First, the IRB application repository is a valuable resource for archiving all human subject research conducted at an institution. It holds the potential to help a variety of stakeholders such as investigators, reviewers, policy makers, and accreditation institutions for future analysis, performance measurement, reporting, and auditing. Review criteria based on best practices can be established by referencing previously reviewed study protocols and sharing these across institutions. For example, Brown and Merritt (2013) have proposed organizing information about incentives offered to participants with reference to a commonly recognized set of ethically salient parameters. Information buried in scanned images or unstructured documents will limit the ability to search and analyze such information across studies efficiently, hindering IRBs from developing and applying consistent policies and comparable practices.

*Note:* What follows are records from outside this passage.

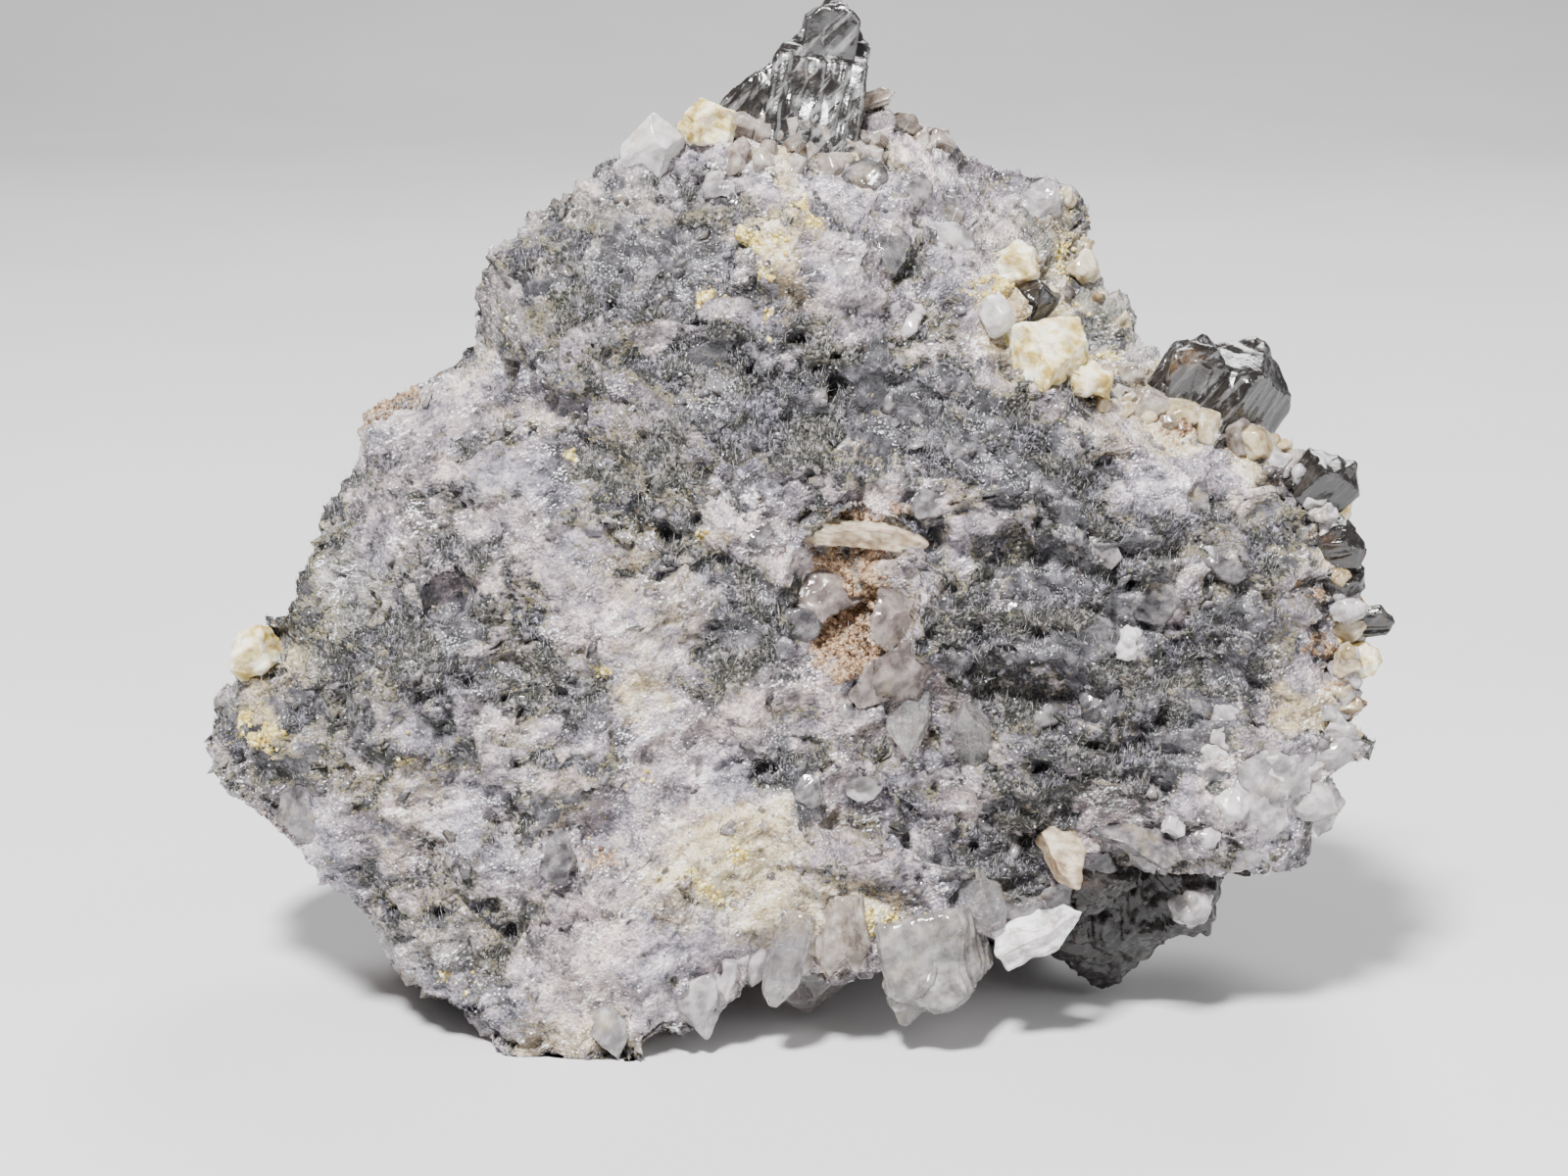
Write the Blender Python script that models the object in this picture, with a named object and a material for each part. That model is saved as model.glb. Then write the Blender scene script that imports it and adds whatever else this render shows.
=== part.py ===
"""Cassiterite specimen: a hand-sized piece of quartz and tourmaline rock that stands on three feet.

Black cassiterite crystals sit in its top, its right side and its back. Quartz points grow along the
lower edge and between the crystals of the back, and cream feldspar fills the seams.

Sizes are in millimetres and the meshes are written in metres, +Z up. Shapes are laid out on the broken
face, which leans back from the viewer: u runs right along it, w runs up it, and d goes back from it.
"""

import math

import bmesh
import bpy
import numpy as np
from mathutils import Matrix, Vector

MM = 0.001
GOLDEN_ANGLE = math.pi * (3 - math.sqrt(5))

# The face leans back by LEAN, its u = w = 0 is FACE_TO_FLOOR up the slope from the floor, and CENTRE is the
# middle of the whole specimen's base, which becomes the origin.
LEAN = math.radians(14.0)
READ_DISTANCE = 174.0
FACE_TO_FLOOR = 28.0
CENTRE = (0.45, 12.24, 0.0)

# The rock: its depth at the heart and how much that grows for each millimetre down, the heart that the
# rings of the grid shrink to, the cells of the grid, and how it bends over at the rim.
BODY_DEPTH = 24.5
BODY_TAPER = 0.15
HEART = (0.0, -1.1)
BODY_CELLS = 31
FACE_BEND = 5
WALL_REACH = 0.5
WALL_DEPTH = 0.6

# Broken surfaces: height, size, tilt and salt of each set of scallops. The rim holds still by RIM_HOLD.
BREAKS = [(2.0, 8.0, 1.2, 3), (0.9, 4.2, 1.3, 11)]
BACK_BREAKS = (3.0, 15.0, 1.6, 21)
UNDERSIDE_BREAKS = (0.9, 4.0, 1.0, 40)
SCALLOP_MIDDLE = 0.35
RIM_HOLD = 0.7

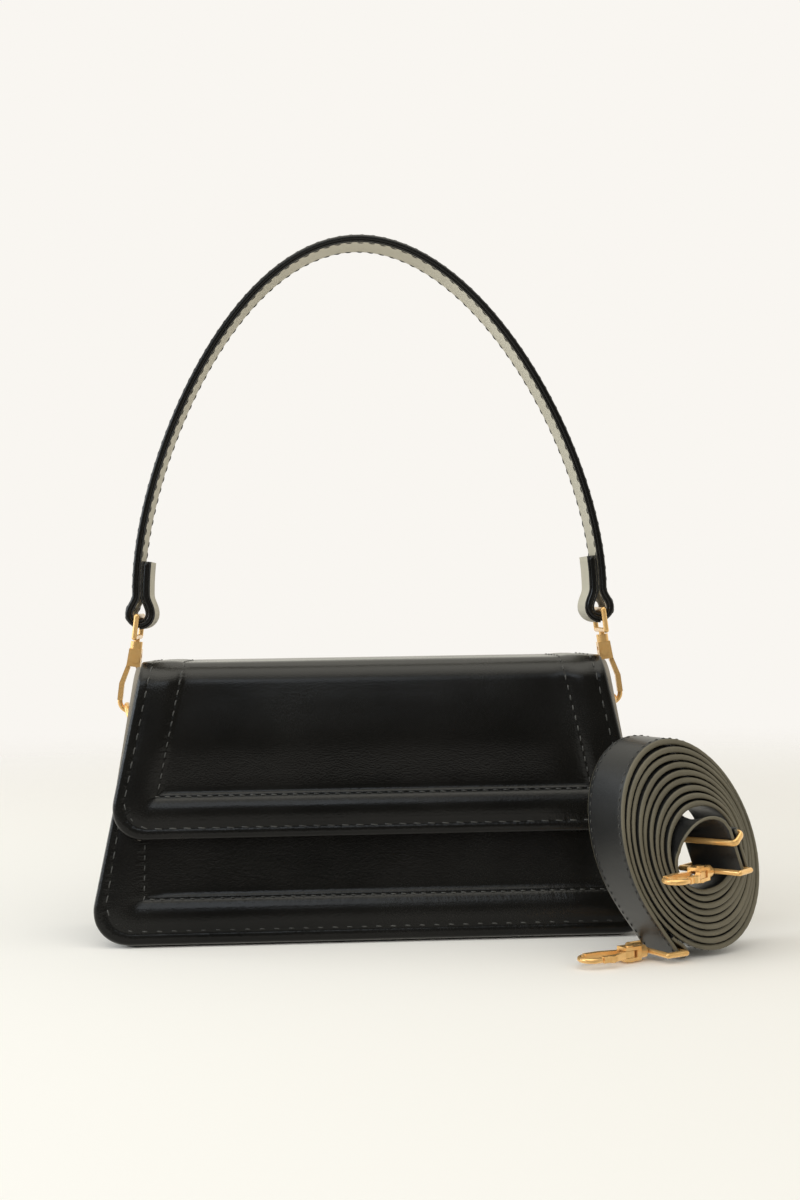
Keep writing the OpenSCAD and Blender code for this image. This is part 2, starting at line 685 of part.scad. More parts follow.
echo(length_of_the_rolled_strap = total(roll_steps));

module at_roll() {
    translate([roll_x, -roll_front, 0]) rotate([0, 0, roll_turn]) children();
}
module shoulder_strap() {
    n = len(roll_line);
    pts = [for (i = [0:n - 1]) each ring_at(i)];
    sides = [for (i = [0:n - 2]) for (k = [0:3]) let (a = 4 * i + k, b = 4 * i + (k + 1) % 4)
        each [[a, a + 4, b], [b, a + 4, b + 4]]];
    e = 4 * (n - 1);
    color(black) at_roll() polyhedron(pts, concat(sides, [[0, 1, 2], [0, 2, 3]],
        [[e, e + 2, e + 1], [e, e + 3, e + 2]]), convexity = 20);
}

// A metal loop round both layers of the strap's inner end
module strap_slider() {
    wall = 1;
    w = band_w + 2 * seam_gap;
    h = 2 * fold_line_r + strap_t + 2 * seam_gap;
    color(gold) at_inner_end(run_from + 4 * run_d + fold_line_r * run_n) rotate([0, -run_a, 0])
        difference() {
            cube([h + 2 * wall, w + 2 * wall, slider_l], center = true);
            cube([h, w, slider_l + 2], center = true);
        }
}

module at_floor_hook() {
    at_roll() translate([floor_eye[0] - hook_l, 0, floor_eye_z]) rotate([0, 90, 0]) children();
}
module at_inner_hook() {
    at_inner_end(inner_eye - [hook_l, 0]) rotate([0, 90, 0]) children();
}
module left_hook_eye() { at_left_hook() hook_eye(); }
module right_hook_eye() { at_right_hook() hook_eye(); }
module floor_hook_eye() { at_floor_hook() hook_eye(); }
module inner_hook_eye() { at_inner_hook() hook_eye(); }
module left_hook_claw() { at_left_hook() hook_claw(); }
module right_hook_claw() { at_right_hook() hook_claw(); }
module floor_hook_claw() { at_floor_hook() rotate([0, 0, 90]) hook_claw(); }
module inner_hook_claw() { at_inner_hook() rotate([0, 0, 90]) hook_claw(); }
module left_hook_rivet() { at_left_hook() hook_rivet(); }
module right_hook_rivet() { at_right_hook() hook_rivet(); }
module floor_hook_rivet() { at_floor_hook() rotate([0, 0, 90]) hook_rivet(); }
module inner_hook_rivet() { at_inner_hook() rotate([0, 0, 90]) hook_rivet(); }
module left_hook_gate() { at_left_hook() hook_gate(); }
module right_hook_gate() { at_right_hook() hook_gate(); }
module floor_hook_gate() { at_floor_hook() rotate([0, 0, 90]) hook_gate(); }
module inner_hook_gate() { at_inner_hook() rotate([0, 0, 90]) hook_gate(); }
module left_hook_spring() { at_left_hook() hook_spring(); }
module right_hook_spring() { at_right_hook() hook_spring(); }
module floor_hook_spring() { at_floor_hook() rotate([0, 0, 90]) hook_spring(); }
module inner_hook_spring() { at_inner_hook() rotate([0, 0, 90]) hook_spring(); }

front_panel();
front_border();
front_board();
back_panel();
back_board();
base_panel();
base_board();
left_gusset();
right_gusset();
lining();
slip_pocket();
body_magnet();
body_magnet_washer();
left_ring_tab();
right_ring_tab();
flap_panel();
flap_border();
flap_board();
flap_lining();
flap_magnet();
flap_magnet_washer();
left_d_ring();
right_d_ring();
handle_strap();
handle_lining();
left_tab_facing();
right_tab_facing();
left_hook_eye();
right_hook_eye();
left_hook_claw();
left_hook_rivet();
left_hook_spring();
left_hook_gate();
right_hook_claw();
right_hook_rivet();
right_hook_spring();
right_hook_gate();
shoulder_strap();
strap_slider();
floor_hook_eye();
floor_hook_claw();
floor_hook_rivet();
floor_hook_spring();
floor_hook_gate();
inner_hook_eye();
inner_hook_claw();
inner_hook_rivet();
inner_hook_spring();
inner_hook_gate();
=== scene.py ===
import math
import random

import bmesh
import bpy
from mathutils import Matrix, Vector


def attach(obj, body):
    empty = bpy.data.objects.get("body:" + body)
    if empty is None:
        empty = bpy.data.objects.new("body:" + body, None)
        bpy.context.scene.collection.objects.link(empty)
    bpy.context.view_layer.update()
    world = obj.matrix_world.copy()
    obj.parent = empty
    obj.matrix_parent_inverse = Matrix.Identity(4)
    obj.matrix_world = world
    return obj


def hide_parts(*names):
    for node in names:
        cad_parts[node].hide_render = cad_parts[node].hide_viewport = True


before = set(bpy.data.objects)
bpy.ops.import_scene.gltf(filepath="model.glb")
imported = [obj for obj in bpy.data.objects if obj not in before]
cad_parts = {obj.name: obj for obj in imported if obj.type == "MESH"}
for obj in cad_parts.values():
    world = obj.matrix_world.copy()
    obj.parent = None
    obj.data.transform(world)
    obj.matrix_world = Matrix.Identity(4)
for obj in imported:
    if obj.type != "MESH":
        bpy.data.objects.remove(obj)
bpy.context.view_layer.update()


# Front panel: smooth black leather cut to a trapezium with rounded lower corners. It is padded
# along its sides and its bottom, turned round the edge, and sewn on both sides of the padding.
# Sizes of the bag are in millimetres, and MM makes them metres. All else is in metres.
random.seed(7)
MM = 0.001
HINGE_Z = 105.0
BASE_W = 220.0
BASE_D = 53.0
TOP_W = 177.0
TOP_D = 31.0
LEAN = math.atan((BASE_D - TOP_D) / 2 / HINGE_Z)
SIN_LEAN = math.sin(LEAN)
COS_LEAN = math.cos(LEAN)


class Tree:
    def __init__(self, name):
        self.mat = bpy.data.materials.new(name)
        self.mat.use_nodes = True
        self.nt = self.mat.node_tree
        self.nt.nodes.clear()
        self.out = self.add("ShaderNodeOutputMaterial")
        self.bsdf = self.add("ShaderNodeBsdfPrincipled")
        self.link(self.bsdf.outputs[0], self.out.inputs[0])
        self.coord = self.add("ShaderNodeTexCoord").outputs["Object"]

    def add(self, kind, **props):
        node = self.nt.nodes.new(kind)
        for key, value in props.items():
            setattr(node, key, value)
        return node

    def link(self, source, target):
        self.nt.links.new(source, target)

    def put(self, socket, value):
        if isinstance(value, bpy.types.NodeSocket):
            self.link(value, socket)
        else:
            socket.default_value = value

    def noise(self, scale, detail=2.0, rough=0.5, vector=None):
        node = self.add("ShaderNodeTexNoise")
        node.inputs["Scale"].default_value = scale
        node.inputs["Detail"].default_value = detail
        node.inputs["Roughness"].default_value = rough
        self.link(vector or self.coord, node.inputs["Vector"])
        return node.outputs["Fac"]

    def cells(self, scale, vector=None):
        node = self.add("ShaderNodeTexVoronoi")
        node.inputs["Scale"].default_value = scale
        self.link(vector or self.coord, node.inputs["Vector"])
        return node.outputs["Distance"]

    def math(self, operation, first, second=0.0):
        node = self.add("ShaderNodeMath", operation=operation)
        self.put(node.inputs[0], first)
        self.put(node.inputs[1], second)
        return node.outputs[0]

    def remap(self, value, *limits):
        node = self.add("ShaderNodeMapRange")
        self.put(node.inputs[0], value)
        for i, limit in enumerate(limits):
            node.inputs[i + 1].default_value = limit
        return node.outputs[0]

    def mix(self, share, first, second):
        node = self.add("ShaderNodeMix", data_type="RGBA")
        self.put(node.inputs[0], share)
        self.put(node.inputs[6], first)
        self.put(node.inputs[7], second)
        return node.outputs[2]

    def stretch(self, *scale):
        node = self.add("ShaderNodeMapping")
        node.inputs["Scale"].default_value = scale
        self.link(self.coord, node.inputs["Vector"])
        return node.outputs["Vector"]

    def attribute(self, name):
        return self.add("ShaderNodeAttribute", attribute_name=name).outputs["Fac"]

    def bump(self, height, strength, distance, normal=None):
        node = self.add("ShaderNodeBump")
        node.inputs["Strength"].default_value = strength
        node.inputs["Distance"].default_value = distance
        self.link(height, node.inputs["Height"])
        if normal:
            self.link(normal, node.inputs["Normal"])
        return node.outputs[0]

    def finish(self, **values):
        for key, value in values.items():
            self.put(self.bsdf.inputs[key.replace("_", " ")], value)
        return self.mat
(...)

Second, e-IRB systems can be designed to enhance review quality and efficiency via automated review decision support enabled by structured study protocol information and pre-defined rules based on regulations and best practice. For example, applications could be automatically assigned to IRB members with corresponding experience or expertise based on the area of study.
Third, e-IRB systems can be integrated with each other to streamline the clinical research work flow. For multisite studies, sharing application information among IRBs in participating institutions can facilitate joint review by relieving duplicative burdens on both IRBs and investigators.
From a technical standpoint, all the use-scenarios discussed above necessarily rely on structured and standardized IRB application information. The content of the scanned paper IRB applications, or Word or PDF files, is extremely hard to search efficiently across documents. Even for those systems that support Web forms, most information is stored as unstructured free text. This hinders collaborative review among different IRBs by limiting the exchange and sharing of IRB application information. A domain analysis model for e-IRB systems to address these issues, by defining standardized and structured application information elements, is discussed in He et al. (2014).
Footnotes
Declaration of Conflicting Interests
The author(s) declared no potential conflicts of interest with respect to the research, authorship, and/or publication of this article.
Funding
The author(s) disclosed receipt of the following financial support for the research, authorship, and/or publication of this article: This work was supported in part by a National Center for Advancing Translational Sciences (NCATS) award 8TL1TR000103-05 (Former Number: 1U54RR023426-01A2).